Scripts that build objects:
%%

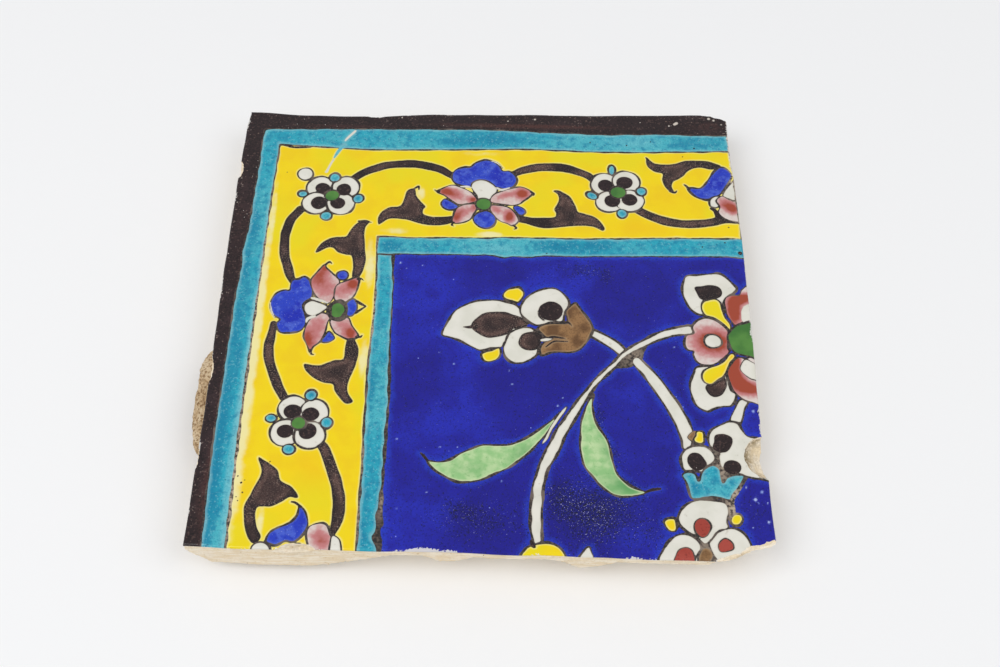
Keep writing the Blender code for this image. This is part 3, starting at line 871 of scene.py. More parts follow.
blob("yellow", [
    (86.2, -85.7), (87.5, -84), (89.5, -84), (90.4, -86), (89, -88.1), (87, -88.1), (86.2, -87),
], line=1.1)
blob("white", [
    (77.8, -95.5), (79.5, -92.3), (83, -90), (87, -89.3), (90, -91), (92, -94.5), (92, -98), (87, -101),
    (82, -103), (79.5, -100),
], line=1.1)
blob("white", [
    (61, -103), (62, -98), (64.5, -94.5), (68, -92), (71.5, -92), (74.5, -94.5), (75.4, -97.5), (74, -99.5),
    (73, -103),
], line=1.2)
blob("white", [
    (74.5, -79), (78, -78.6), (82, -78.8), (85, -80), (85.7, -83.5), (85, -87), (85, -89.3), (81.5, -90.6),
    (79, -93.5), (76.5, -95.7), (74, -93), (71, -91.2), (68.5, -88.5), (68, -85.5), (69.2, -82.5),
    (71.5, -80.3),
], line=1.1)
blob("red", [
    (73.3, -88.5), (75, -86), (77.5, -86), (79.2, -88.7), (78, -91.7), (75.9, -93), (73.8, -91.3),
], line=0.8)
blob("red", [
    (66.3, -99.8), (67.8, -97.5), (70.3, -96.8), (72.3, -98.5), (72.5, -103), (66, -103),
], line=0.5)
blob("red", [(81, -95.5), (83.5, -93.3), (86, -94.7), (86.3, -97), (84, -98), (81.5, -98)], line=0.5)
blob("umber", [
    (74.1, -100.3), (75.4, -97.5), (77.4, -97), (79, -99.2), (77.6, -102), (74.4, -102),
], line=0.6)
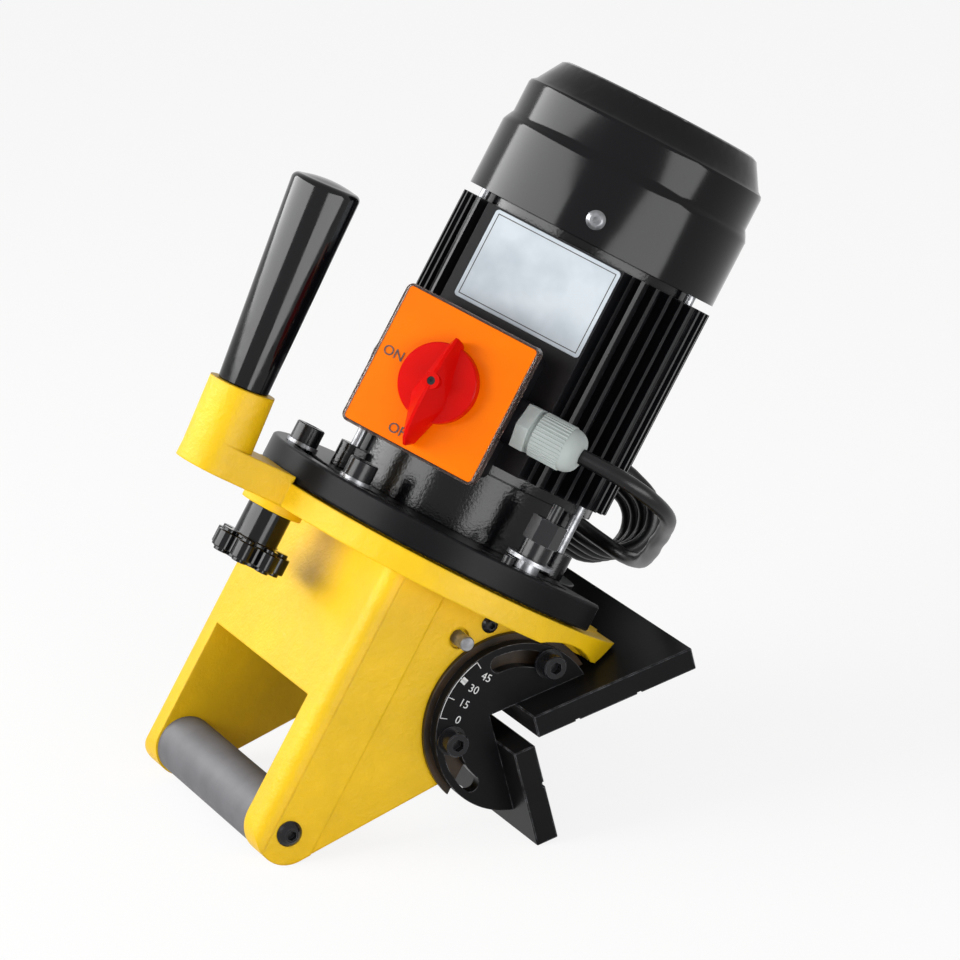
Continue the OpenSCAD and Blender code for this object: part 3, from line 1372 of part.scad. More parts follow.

%%

WHAT IS REQUIRED: Exactly as written above, please repeat the entries.

FULL RESPONSE:
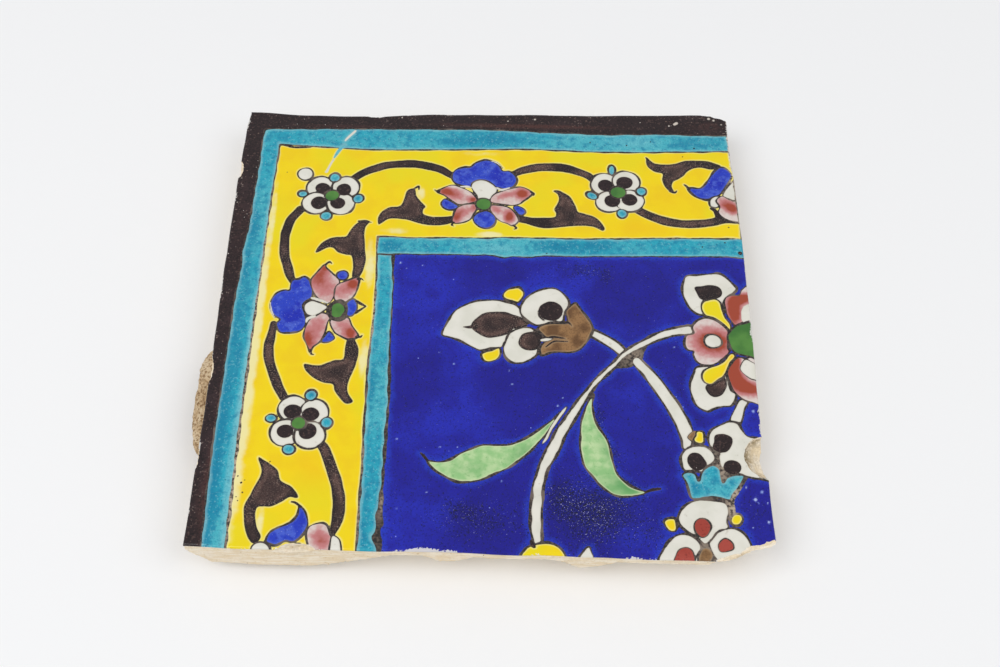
Keep writing the Blender code for this image. This is part 3, starting at line 871 of scene.py. More parts follow.
blob("yellow", [
    (86.2, -85.7), (87.5, -84), (89.5, -84), (90.4, -86), (89, -88.1), (87, -88.1), (86.2, -87),
], line=1.1)
blob("white", [
    (77.8, -95.5), (79.5, -92.3), (83, -90), (87, -89.3), (90, -91), (92, -94.5), (92, -98), (87, -101),
    (82, -103), (79.5, -100),
], line=1.1)
blob("white", [
    (61, -103), (62, -98), (64.5, -94.5), (68, -92), (71.5, -92), (74.5, -94.5), (75.4, -97.5), (74, -99.5),
    (73, -103),
], line=1.2)
blob("white", [
    (74.5, -79), (78, -78.6), (82, -78.8), (85, -80), (85.7, -83.5), (85, -87), (85, -89.3), (81.5, -90.6),
    (79, -93.5), (76.5, -95.7), (74, -93), (71, -91.2), (68.5, -88.5), (68, -85.5), (69.2, -82.5),
    (71.5, -80.3),
], line=1.1)
blob("red", [
    (73.3, -88.5), (75, -86), (77.5, -86), (79.2, -88.7), (78, -91.7), (75.9, -93), (73.8, -91.3),
], line=0.8)
blob("red", [
    (66.3, -99.8), (67.8, -97.5), (70.3, -96.8), (72.3, -98.5), (72.5, -103), (66, -103),
], line=0.5)
blob("red", [(81, -95.5), (83.5, -93.3), (86, -94.7), (86.3, -97), (84, -98), (81.5, -98)], line=0.5)
blob("umber", [
    (74.1, -100.3), (75.4, -97.5), (77.4, -97), (79, -99.2), (77.6, -102), (74.4, -102),
], line=0.6)
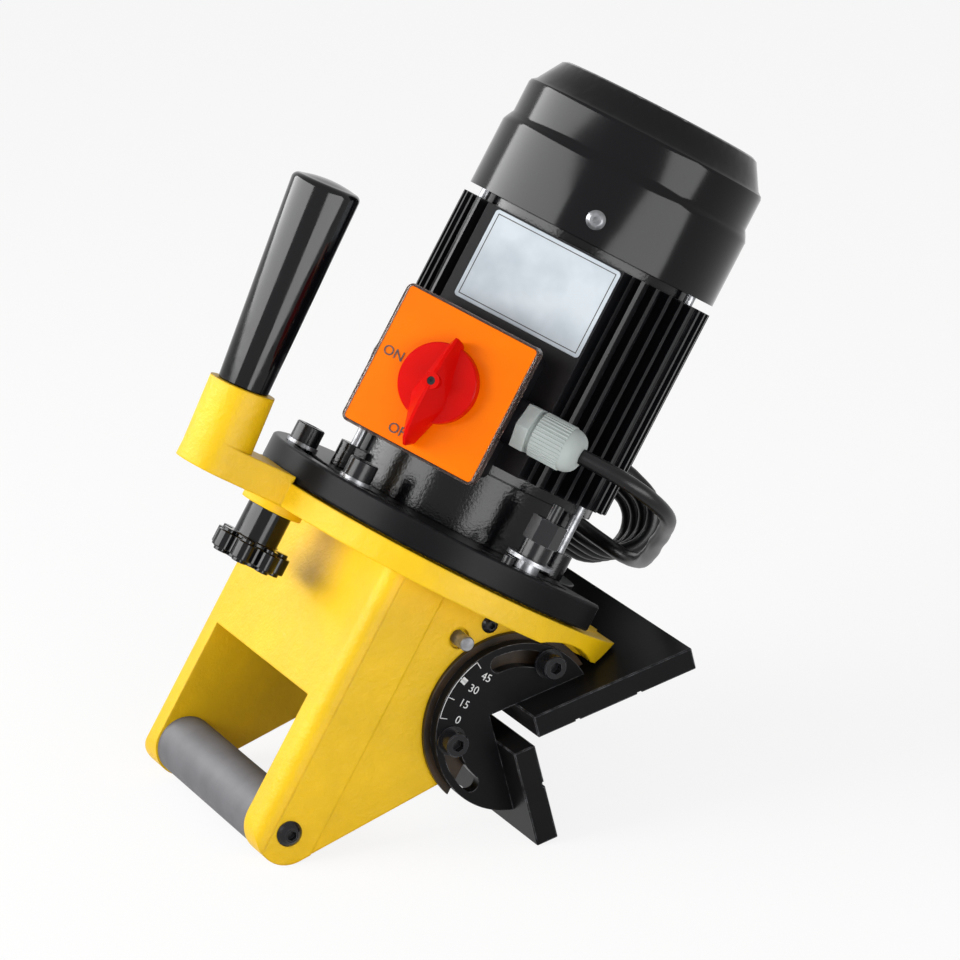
Continue the OpenSCAD and Blender code for this object: part 3, from line 1372 of part.scad. More parts follow.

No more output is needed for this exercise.